• _Task instructions_
Output every line of the data exactly as it appears.

----

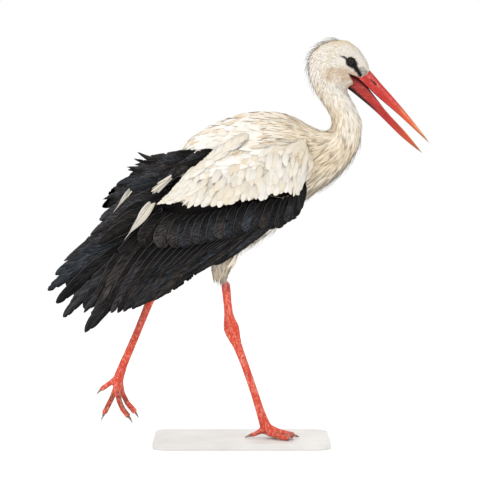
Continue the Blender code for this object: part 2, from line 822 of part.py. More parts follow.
def make_claw(name, rows, mats, floor, grow):
    """Horn claw at the end of a toe, bending downwards."""
    end = Vector(rows[-1][:3]) * MM
    along = (end - Vector(rows[-2][:3]) * MM).normalized()
    start = end - along * CLAW_SET
    down = Vector((0, 0, -1)) if floor is None else Vector((0, 0, -CLAW_PLANTED_DROOP))
    rings = []
    wide = along.cross(Vector((0, 0, 1)))
    if wide.length < CLAW_STEEPNESS:
        wide = along.cross(Vector((1, 0, 0)))
    wide.normalize()
    for number in range(CLAW_RINGS):
        share = number / (CLAW_RINGS - 1)
        bend = down * (CLAW_DROOP * CLAW_LENGTH * share ** 2)
        centre = start + along * (CLAW_LENGTH * share) + bend
        radius = CLAW_RADIUS + (CLAW_TIP - CLAW_RADIUS) * share ** CLAW_TAPER + grow
        tall = wide.cross(along).normalized()
        ring = []
        for side in range(CLAW_SIDES):
            angle = 2 * math.pi * side / CLAW_SIDES
            point = centre + wide * (radius * math.cos(angle)) + tall * (radius * math.sin(angle))
            if floor is not None:
                point.z = max(point.z, floor - grow)
            ring.append(point)
        rings.append(ring)
    return loft(name, rings, mats["claw_horn"])


# ---- base -------------------------------------------------------------------
def rounded_outline(inset):
    """Rounded rectangle of the base, drawn in from its edge."""
    outline = []
    radius = BASE_CORNER
    half_x = BASE_LENGTH / 2 - radius
    half_y = BASE_WIDTH / 2 - radius
    for corner, (sx, sy) in enumerate(((1, 1), (-1, 1), (-1, -1), (1, -1))):
        for step in range(BASE_CORNER_STEPS + 1):
            angle = math.pi / 2 * (corner + step / BASE_CORNER_STEPS)
            x = BASE_CENTRE_X + sx * half_x + (radius - inset) * math.cos(angle)
            y = sy * half_y + (radius - inset) * math.sin(angle)
            outline.append((x, y))
    return outline


def make_base(mats):
    """Flat base with a small chamfer above."""
    rings = []
    for inset, height in ((0.0, 0.0), (0.0, BASE_THICK - BASE_CHAMFER),
                          (BASE_CHAMFER, BASE_THICK)):
        rings.append([Vector((x, y, height)) for x, y in rounded_outline(inset)])
    base = loft("stand_base", rings, mats["base_board"])
    for polygon in base.data.polygons:
        polygon.use_smooth = False
    return base


def recentre():
    """Move everything so that the box's bottom centre is the origin."""
    low = Vector((math.inf, math.inf, math.inf))
    high = -low
    for obj in bpy.data.objects:
        for vert in obj.data.vertices:
            for axis in range(3):
                low[axis] = min(low[axis], vert.co[axis])
                high[axis] = max(high[axis], vert.co[axis])
    shift = Vector((-(low.x + high.x) / 2, -(low.y + high.y) / 2, -low.z))
    for obj in bpy.data.objects:
        for vert in obj.data.vertices:
            vert.co += shift


def main():
    """Build the whole model."""
    clear_scene()
    mats = {}
    for name, (colour, roughness) in FINISHES.items():
        mats[name] = material(name, colour, roughness)
    head = make_body(mats)[0]
    make_bill(head, mats)
    make_eyes(head, mats)
    make_tail(mats)
    make_wings(mats)
    make_leg("right", RIGHT_THIGH, RIGHT_LEG, RIGHT_ANKLE, mats)
    make_leg("left", LEFT_THIGH, LEFT_LEG, LEFT_ANKLE, mats)
    make_foot("right", RIGHT_TOES, RIGHT_LEG, mats, PLANTED_FLOOR)
    make_foot("left", LEFT_TOES, LEFT_LEG, mats, None)
    make_base(mats)
    recentre()


main()
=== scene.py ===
import itertools
import json
import math

import bpy
import numpy as np
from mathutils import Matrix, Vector
from mathutils.bvhtree import BVHTree

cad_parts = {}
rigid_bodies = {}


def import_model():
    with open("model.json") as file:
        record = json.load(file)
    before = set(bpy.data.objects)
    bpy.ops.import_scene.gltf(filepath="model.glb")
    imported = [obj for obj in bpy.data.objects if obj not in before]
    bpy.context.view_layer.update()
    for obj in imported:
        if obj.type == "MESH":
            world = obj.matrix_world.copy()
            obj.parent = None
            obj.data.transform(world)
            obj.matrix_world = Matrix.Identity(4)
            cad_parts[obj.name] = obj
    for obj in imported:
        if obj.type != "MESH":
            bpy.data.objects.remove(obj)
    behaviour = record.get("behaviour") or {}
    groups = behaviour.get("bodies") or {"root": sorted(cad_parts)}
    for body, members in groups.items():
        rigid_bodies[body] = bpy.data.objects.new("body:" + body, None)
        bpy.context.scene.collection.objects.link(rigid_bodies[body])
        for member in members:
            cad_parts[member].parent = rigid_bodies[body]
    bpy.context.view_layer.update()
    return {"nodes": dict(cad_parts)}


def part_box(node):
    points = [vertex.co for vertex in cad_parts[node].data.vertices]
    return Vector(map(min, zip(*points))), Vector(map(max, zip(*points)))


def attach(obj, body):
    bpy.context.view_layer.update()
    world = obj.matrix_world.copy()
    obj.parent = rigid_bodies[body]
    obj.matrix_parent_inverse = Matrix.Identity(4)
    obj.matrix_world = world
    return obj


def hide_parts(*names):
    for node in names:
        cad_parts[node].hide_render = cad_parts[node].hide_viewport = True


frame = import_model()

# Sizes and places are in mm of the model's own, unless a comment says otherwise.
MM = 0.001
RNG = np.random.default_rng(7)
SIDES = {"right": -1, "left": 1}             # sign of y on each side

# ---- places in the frame ------------------------------------------------------
BASE_LOW, BASE_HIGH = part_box("stand_base")
# The model's own x starts 8 mm to the rear of the middle of the base.
ORIGIN_X = (BASE_LOW[0] + BASE_HIGH[0]) / 2 - 8 * MM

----

• _Answer to this task_
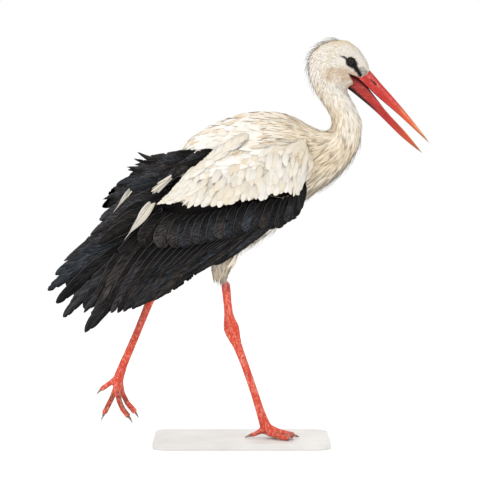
Continue the Blender code for this object: part 2, from line 822 of part.py. More parts follow.
def make_claw(name, rows, mats, floor, grow):
    """Horn claw at the end of a toe, bending downwards."""
    end = Vector(rows[-1][:3]) * MM
    along = (end - Vector(rows[-2][:3]) * MM).normalized()
    start = end - along * CLAW_SET
    down = Vector((0, 0, -1)) if floor is None else Vector((0, 0, -CLAW_PLANTED_DROOP))
    rings = []
    wide = along.cross(Vector((0, 0, 1)))
    if wide.length < CLAW_STEEPNESS:
        wide = along.cross(Vector((1, 0, 0)))
    wide.normalize()
    for number in range(CLAW_RINGS):
        share = number / (CLAW_RINGS - 1)
        bend = down * (CLAW_DROOP * CLAW_LENGTH * share ** 2)
        centre = start + along * (CLAW_LENGTH * share) + bend
        radius = CLAW_RADIUS + (CLAW_TIP - CLAW_RADIUS) * share ** CLAW_TAPER + grow
        tall = wide.cross(along).normalized()
        ring = []
        for side in range(CLAW_SIDES):
            angle = 2 * math.pi * side / CLAW_SIDES
            point = centre + wide * (radius * math.cos(angle)) + tall * (radius * math.sin(angle))
            if floor is not None:
                point.z = max(point.z, floor - grow)
            ring.append(point)
        rings.append(ring)
    return loft(name, rings, mats["claw_horn"])


# ---- base -------------------------------------------------------------------
def rounded_outline(inset):
    """Rounded rectangle of the base, drawn in from its edge."""
    outline = []
    radius = BASE_CORNER
    half_x = BASE_LENGTH / 2 - radius
    half_y = BASE_WIDTH / 2 - radius
    for corner, (sx, sy) in enumerate(((1, 1), (-1, 1), (-1, -1), (1, -1))):
        for step in range(BASE_CORNER_STEPS + 1):
            angle = math.pi / 2 * (corner + step / BASE_CORNER_STEPS)
            x = BASE_CENTRE_X + sx * half_x + (radius - inset) * math.cos(angle)
            y = sy * half_y + (radius - inset) * math.sin(angle)
            outline.append((x, y))
    return outline


def make_base(mats):
    """Flat base with a small chamfer above."""
    rings = []
    for inset, height in ((0.0, 0.0), (0.0, BASE_THICK - BASE_CHAMFER),
                          (BASE_CHAMFER, BASE_THICK)):
        rings.append([Vector((x, y, height)) for x, y in rounded_outline(inset)])
    base = loft("stand_base", rings, mats["base_board"])
    for polygon in base.data.polygons:
        polygon.use_smooth = False
    return base


def recentre():
    """Move everything so that the box's bottom centre is the origin."""
    low = Vector((math.inf, math.inf, math.inf))
    high = -low
    for obj in bpy.data.objects:
        for vert in obj.data.vertices:
            for axis in range(3):
                low[axis] = min(low[axis], vert.co[axis])
                high[axis] = max(high[axis], vert.co[axis])
    shift = Vector((-(low.x + high.x) / 2, -(low.y + high.y) / 2, -low.z))
    for obj in bpy.data.objects:
        for vert in obj.data.vertices:
            vert.co += shift


def main():
    """Build the whole model."""
    clear_scene()
    mats = {}
    for name, (colour, roughness) in FINISHES.items():
        mats[name] = material(name, colour, roughness)
    head = make_body(mats)[0]
    make_bill(head, mats)
    make_eyes(head, mats)
    make_tail(mats)
    make_wings(mats)
    make_leg("right", RIGHT_THIGH, RIGHT_LEG, RIGHT_ANKLE, mats)
    make_leg("left", LEFT_THIGH, LEFT_LEG, LEFT_ANKLE, mats)
    make_foot("right", RIGHT_TOES, RIGHT_LEG, mats, PLANTED_FLOOR)
    make_foot("left", LEFT_TOES, LEFT_LEG, mats, None)
    make_base(mats)
    recentre()


main()
=== scene.py ===
import itertools
import json
import math

import bpy
import numpy as np
from mathutils import Matrix, Vector
from mathutils.bvhtree import BVHTree

cad_parts = {}
rigid_bodies = {}


def import_model():
    with open("model.json") as file:
        record = json.load(file)
    before = set(bpy.data.objects)
    bpy.ops.import_scene.gltf(filepath="model.glb")
    imported = [obj for obj in bpy.data.objects if obj not in before]
    bpy.context.view_layer.update()
    for obj in imported:
        if obj.type == "MESH":
            world = obj.matrix_world.copy()
            obj.parent = None
            obj.data.transform(world)
            obj.matrix_world = Matrix.Identity(4)
            cad_parts[obj.name] = obj
    for obj in imported:
        if obj.type != "MESH":
            bpy.data.objects.remove(obj)
    behaviour = record.get("behaviour") or {}
    groups = behaviour.get("bodies") or {"root": sorted(cad_parts)}
    for body, members in groups.items():
        rigid_bodies[body] = bpy.data.objects.new("body:" + body, None)
        bpy.context.scene.collection.objects.link(rigid_bodies[body])
        for member in members:
            cad_parts[member].parent = rigid_bodies[body]
    bpy.context.view_layer.update()
    return {"nodes": dict(cad_parts)}


def part_box(node):
    points = [vertex.co for vertex in cad_parts[node].data.vertices]
    return Vector(map(min, zip(*points))), Vector(map(max, zip(*points)))


def attach(obj, body):
    bpy.context.view_layer.update()
    world = obj.matrix_world.copy()
    obj.parent = rigid_bodies[body]
    obj.matrix_parent_inverse = Matrix.Identity(4)
    obj.matrix_world = world
    return obj


def hide_parts(*names):
    for node in names:
        cad_parts[node].hide_render = cad_parts[node].hide_viewport = True


frame = import_model()

# Sizes and places are in mm of the model's own, unless a comment says otherwise.
MM = 0.001
RNG = np.random.default_rng(7)
SIDES = {"right": -1, "left": 1}             # sign of y on each side

# ---- places in the frame ------------------------------------------------------
BASE_LOW, BASE_HIGH = part_box("stand_base")
# The model's own x starts 8 mm to the rear of the middle of the base.
ORIGIN_X = (BASE_LOW[0] + BASE_HIGH[0]) / 2 - 8 * MM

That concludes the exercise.